Specific to road improvements, to my personal knowledge from 1985 to the present, PennDOT has consistently listened to and taken into account the positions on the EBT of the Huntingdon County Preservation Officer and the Pennsylvania Historical and Museum Commission. Mr. Kovalchick certainly has influenced when, where, and how highways crossing the EBT would be upgraded. However, historians acting for the benefit of the Landmark also had a voice with the result that the principle in general of preserving the EBT's integrity at such crossings has not been in serious dispute within government for at least the last 17 years. The proposition that Mr. Kovalchick's intervention alone brought about this result is not supported by the facts.

Similarly, the notion of PennDOT "indifference to the EBT's historic importance" is refuted by PennDOT's exceptional flexibility and patience in holding open the opportunity to apply TEA-21 funding to preserve and restore part of the EBT as a pilot project. That is a long, but consistent story. Although some never will embrace the salient facts, I hope the following two points will suffice for the majority.

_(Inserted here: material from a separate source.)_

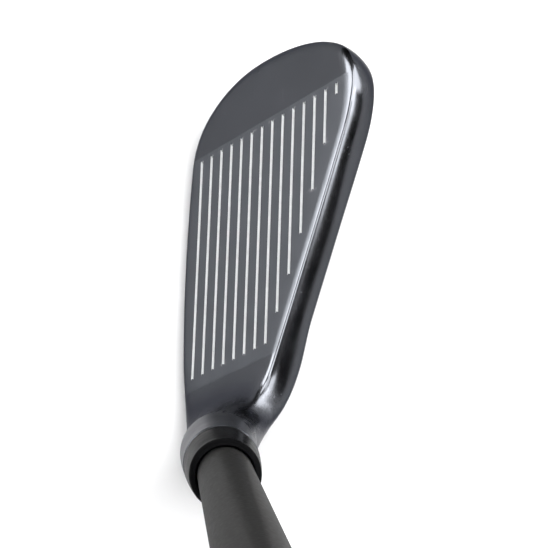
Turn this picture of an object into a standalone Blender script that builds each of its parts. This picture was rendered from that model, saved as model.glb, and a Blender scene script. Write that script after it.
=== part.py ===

First, when the EBT's original application for TEA-21 funding fell below the cut, PennDOT increased the number of awards to include the EBT (and a couple of other, smaller projects). Second, despite the applicant's repeated failure to answer questions crucial to basic stewardship of public money, PennDOT maintained a placeholder for the EBT in TEA-21 funding from 1999 until 2002. PennDOT cooperated to increase the amount through several imaginative attempts to find a structure for the project that would satisfy the applicant until, finally, Allegheny Ridge Corporation (who would have held the money and managed the project) withdrew its request to fund the EBT's application. The reasons for that have been reported in a Brief on RYPN.